O índice de consumo, que reúne ações com exposição à economia doméstica, fechou o dia em queda de 4,67%, enquanto o de materiais básicos, das ações de commodities, cedeu 0,73% na sessão. As ações e setores de maior liquidez e peso no Ibovespa caíram em bloco nesta quarta-feira, com destaque para o setor financeiro, onde as perdas chegaram a 3,16% (Banco do Brasil ON) no fechamento da sessão, à exceção de Bradesco PN (+0,33%). Petrobras ON e PN cederam, respectivamente, 1,11% e 1,99%, com Vale ON em baixa de 1,04%.

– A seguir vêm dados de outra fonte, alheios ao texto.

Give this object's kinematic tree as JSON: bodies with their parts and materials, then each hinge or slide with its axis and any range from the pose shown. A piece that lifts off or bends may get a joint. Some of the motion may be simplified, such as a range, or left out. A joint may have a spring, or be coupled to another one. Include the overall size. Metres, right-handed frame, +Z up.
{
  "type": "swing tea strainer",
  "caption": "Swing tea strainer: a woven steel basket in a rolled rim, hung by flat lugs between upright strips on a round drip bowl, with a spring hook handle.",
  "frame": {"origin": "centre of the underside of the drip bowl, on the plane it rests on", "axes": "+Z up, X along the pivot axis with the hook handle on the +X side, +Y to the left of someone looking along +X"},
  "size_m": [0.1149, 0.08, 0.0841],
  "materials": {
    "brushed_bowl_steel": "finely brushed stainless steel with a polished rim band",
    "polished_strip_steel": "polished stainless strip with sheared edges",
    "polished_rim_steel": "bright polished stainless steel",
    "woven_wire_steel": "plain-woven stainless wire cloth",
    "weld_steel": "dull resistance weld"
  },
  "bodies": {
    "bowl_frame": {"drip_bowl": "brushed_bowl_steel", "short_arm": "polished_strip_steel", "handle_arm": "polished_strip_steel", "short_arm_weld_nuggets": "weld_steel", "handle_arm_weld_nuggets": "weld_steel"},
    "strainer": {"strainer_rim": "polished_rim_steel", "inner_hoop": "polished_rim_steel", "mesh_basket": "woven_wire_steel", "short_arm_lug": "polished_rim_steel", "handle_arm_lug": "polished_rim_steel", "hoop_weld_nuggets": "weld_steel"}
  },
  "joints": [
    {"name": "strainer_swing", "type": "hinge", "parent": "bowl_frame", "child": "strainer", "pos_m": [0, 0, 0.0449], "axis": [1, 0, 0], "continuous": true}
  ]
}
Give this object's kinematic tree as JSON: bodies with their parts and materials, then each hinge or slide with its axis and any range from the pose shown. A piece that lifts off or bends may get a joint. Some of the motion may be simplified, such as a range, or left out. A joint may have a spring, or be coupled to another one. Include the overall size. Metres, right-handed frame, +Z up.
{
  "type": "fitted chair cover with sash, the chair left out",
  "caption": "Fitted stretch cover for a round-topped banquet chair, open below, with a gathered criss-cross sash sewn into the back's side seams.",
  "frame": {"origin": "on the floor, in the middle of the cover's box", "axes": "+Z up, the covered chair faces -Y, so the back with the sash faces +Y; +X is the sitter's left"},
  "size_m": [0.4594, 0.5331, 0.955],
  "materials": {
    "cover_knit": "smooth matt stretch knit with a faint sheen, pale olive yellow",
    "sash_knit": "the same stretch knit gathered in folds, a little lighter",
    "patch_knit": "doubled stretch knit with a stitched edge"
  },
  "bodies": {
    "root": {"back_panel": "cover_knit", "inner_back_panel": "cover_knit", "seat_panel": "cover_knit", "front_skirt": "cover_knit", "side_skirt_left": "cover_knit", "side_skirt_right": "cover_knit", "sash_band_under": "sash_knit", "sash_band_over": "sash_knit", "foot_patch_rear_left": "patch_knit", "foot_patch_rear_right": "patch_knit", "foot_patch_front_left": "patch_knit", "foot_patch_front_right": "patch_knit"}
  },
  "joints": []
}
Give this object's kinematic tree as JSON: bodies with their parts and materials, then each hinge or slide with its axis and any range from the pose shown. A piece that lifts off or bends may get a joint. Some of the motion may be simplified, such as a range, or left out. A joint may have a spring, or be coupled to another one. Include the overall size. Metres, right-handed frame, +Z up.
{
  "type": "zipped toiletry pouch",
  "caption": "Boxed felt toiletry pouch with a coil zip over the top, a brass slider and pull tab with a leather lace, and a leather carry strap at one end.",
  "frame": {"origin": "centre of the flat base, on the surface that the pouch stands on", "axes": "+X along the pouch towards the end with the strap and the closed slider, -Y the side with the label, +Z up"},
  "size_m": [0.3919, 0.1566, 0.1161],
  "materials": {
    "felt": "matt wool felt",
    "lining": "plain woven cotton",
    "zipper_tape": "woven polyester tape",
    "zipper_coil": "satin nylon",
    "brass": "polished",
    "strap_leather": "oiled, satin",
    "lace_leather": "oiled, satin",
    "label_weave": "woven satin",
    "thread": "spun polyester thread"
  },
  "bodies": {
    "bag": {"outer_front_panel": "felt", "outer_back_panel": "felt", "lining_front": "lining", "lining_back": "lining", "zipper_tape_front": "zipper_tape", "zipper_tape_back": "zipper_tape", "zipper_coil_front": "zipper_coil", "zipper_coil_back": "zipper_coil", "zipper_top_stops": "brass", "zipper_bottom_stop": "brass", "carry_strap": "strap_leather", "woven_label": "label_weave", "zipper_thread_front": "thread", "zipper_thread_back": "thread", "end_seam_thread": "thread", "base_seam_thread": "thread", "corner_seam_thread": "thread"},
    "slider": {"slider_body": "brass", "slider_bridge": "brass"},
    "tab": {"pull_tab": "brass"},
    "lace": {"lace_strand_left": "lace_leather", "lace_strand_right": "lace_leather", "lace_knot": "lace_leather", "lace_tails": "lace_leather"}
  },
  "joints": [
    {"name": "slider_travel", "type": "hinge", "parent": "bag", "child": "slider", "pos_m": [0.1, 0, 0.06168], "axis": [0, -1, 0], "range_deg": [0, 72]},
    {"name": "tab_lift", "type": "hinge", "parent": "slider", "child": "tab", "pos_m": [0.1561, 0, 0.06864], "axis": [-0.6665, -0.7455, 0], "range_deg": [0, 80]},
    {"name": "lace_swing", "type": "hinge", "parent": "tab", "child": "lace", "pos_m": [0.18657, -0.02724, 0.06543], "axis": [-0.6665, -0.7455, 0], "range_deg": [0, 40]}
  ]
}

"Setores como varejo e aviação são mais sensíveis à oscilação da curva de juros e caem (hoje) com mais intensidade", observa Leandro De Checchi, analista da Clear Corretora. "Apesar de termos um valuation atrativo para o Ibovespa, o que poderia trazer valorização, o mercado segue pouco favorável aos ativos de risco na medida em que o risco fiscal ganha espaço. Com a agenda vazia, o mercado deve seguir atento a mais informações referentes ao equilíbrio fiscal e aos desdobramentos da PEC da Transição para, com isso, pautar a tomada de risco", acrescenta.
"O mercado lá fora também esteve negativo hoje, com as principais bolsas em baixa, nos Estados Unidos e na Europa. O petróleo também cedeu, e o varejo americano já mostra sinais dessa inflação alta por lá. Aqui, os juros futuros subiram mais, o que pode atrair interesse do gringo, o investidor de fora, nessas taxas altas, com a ideia de que o Brasil pode ter realmente um problema fiscal, dado que o novo governo pretende ampliar gastos em um momento de juros altos, em que as economias em todo o mundo não vão bem. Cobra-se então prêmio maior na medida em que o País quer gastar mais. Os R$ 175 bilhões fora do teto já se refletem na curva de juros", diz Piter Carvalho, economista-chefe da Valor Investimentos, que espera uma "desidratação" da PEC aos poucos, de forma a agradar a "gregos e troianos".